Feel like a pseudo code block is good to be included in the paper.

D2

Zero-shot

The main target of this paper is to show with large amount of data that is various in many aspect, speech recognition system can generalize well, which mean it performs well in zero-shot situation.

About the zero-shot claim

I still find the zero-shot setting is not really 'zero-shot'. This zero-shot is some what strange for me. The 'zero-shot' here is more about a specific dataset for testing is not included in the training. But this does not mean there is not overlap between the distribution of the specific dataset with training dataset.

The above two figures summarize the zero-shot performance. Authors use the overall robustness, that is average performance across many distributions/datasets, and effective robustness , which measures the difference in expected performance between a reference dataset, which is usually in-distribution, and one or more out-of-distribution datasets.

Multilingual Another finding they have is in multiligual speech recognition performance. The whisper is not superior in Multilingual LibriSpeech and VoxPopuli. Author find a strong squared correlation coefficient of 0.83 between the log of the word error rate and the log of the amount of training data per language, which results in an estimate that WER halves for ever 16x increase in training data. Many of the largest outliers in terms of worse than expected performance are languages that have unique scripts and are more distantly related to the Indo-European languages such as Hebrew (HE), Telugu (TE), Chinese (ZH), and Korean (KO). This observation is interesting but I found is empirical. Authors suspect the reason is:

These differences could be due to a lack of transfer due to linguistic distance,our byte level BPE tokenizer being a poor match for these languages, or variations in data quality.
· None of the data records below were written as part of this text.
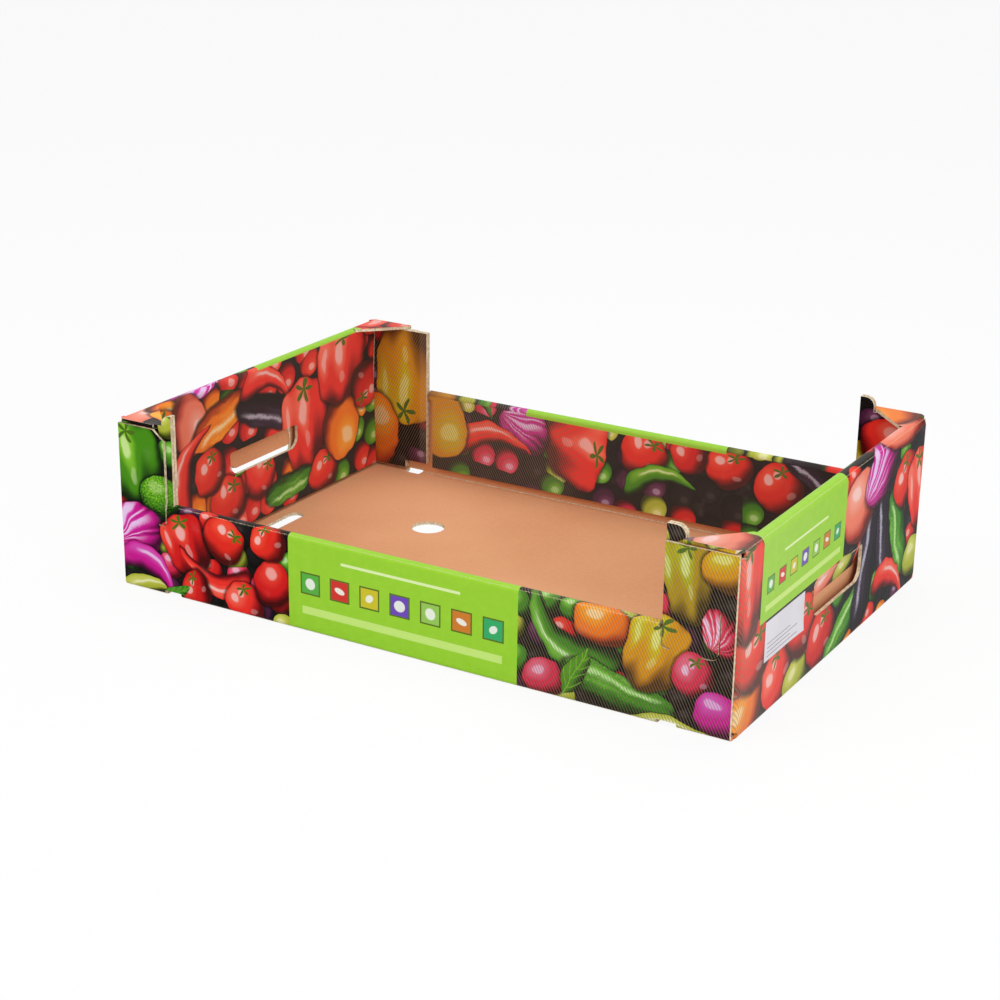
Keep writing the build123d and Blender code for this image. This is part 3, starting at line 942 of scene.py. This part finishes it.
@dataclass
class BoardSorter:
    """Tells which liner or edge each face of the folded board is, from its place and direction."""

    sizes: TraySizes

    BASE_SLACK, NEAR, LOOSE, PANEL_GAP = 0.05, 0.1, 0.2, 2.0
    LEANING, ALONG_AXIS, LEVEL = 0.5, 0.7, 0.9

    def surface(self, middle: Vector, normal: Vector) -> Surface:
        """Sorts one face.

        Args:
            middle: Middle of the face, in millimetres.
            normal: Its outward direction.

        Returns:
            The surface that it shows.
        """
        s = self.sizes
        end, side = math.copysign(1.0, middle.x), math.copysign(1.0, middle.y)
        along_x, along_y = abs(middle.x), abs(middle.y)
        out_x, out_y = normal.x * end, normal.y * side
        end_print = Surface.RIGHT_PRINT if end > 0 else Surface.LEFT_PRINT
        side_print = Surface.BACK_PRINT if side > 0 else Surface.FRONT_PRINT
        low_wall = s.low_wall(middle.y)
        roll_y, roll_z = s.half_width - s.side_depth / 2, low_wall - s.side_depth / 2
        top_x, top_z = s.half_length - s.end_depth / 2, s.deck - s.end_depth / 2
        in_end = along_x > s.half_length - s.end_depth - 2 * s.board and along_y < s.panel_reach
        over_base = along_x < s.half_length - s.fold and along_y < s.half_width - s.fold
        roll_start = roll_y - s.side_depth / 2 - self.LOOSE
        in_roll = roll_start < along_y and roll_z < middle.z < low_wall + self.NEAR
        if over_base and middle.z < s.board + self.BASE_SLACK:
            return Surface.KRAFT if abs(normal.z) > self.LEVEL else Surface.CUT_EDGE
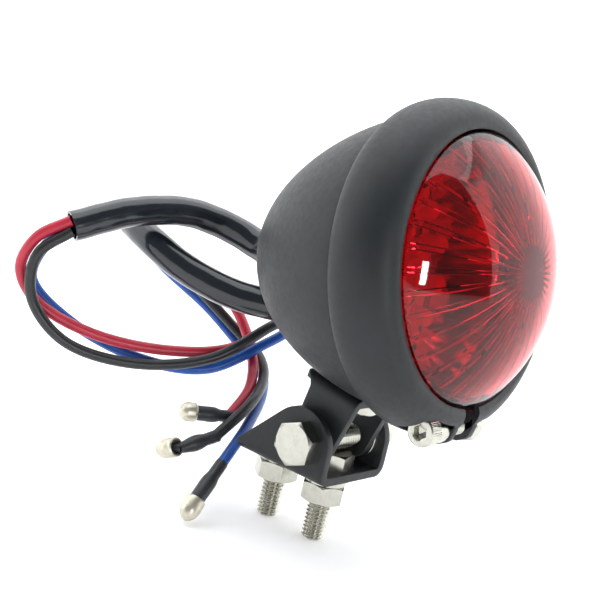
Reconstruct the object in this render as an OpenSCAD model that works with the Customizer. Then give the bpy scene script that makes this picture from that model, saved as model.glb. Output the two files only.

Translation Authors find the translation from lanugages to english is better than prior work like Maestro, mSLAM, and XLS-R in the subset of CoVOST2. The attribute this to the 68 thousand hours of x->en translation data for these languages in pre-training dataset which, although noisy, is vastly larger than the 861 hours of training data fro x->en translation in CoVoST2.

The squared corrlation coefficient between the amount of translation training data per language and the resulting zero-shot BLEU score on Fleurs is much lower than the 0.83 observed for speech recogntiion and is only 0.24.

Language Identification Fleurs dataset is used. The zero-shot performance of Whisper is not competitive with prior supervised work and underperforms the supervised SOTA by 13.6%. This is partly due to there are 20 out of 102 languages in Fleurs are not in the training data of Whisper. The best whisper model achieves 80.3% accuracy on the other 82 languages.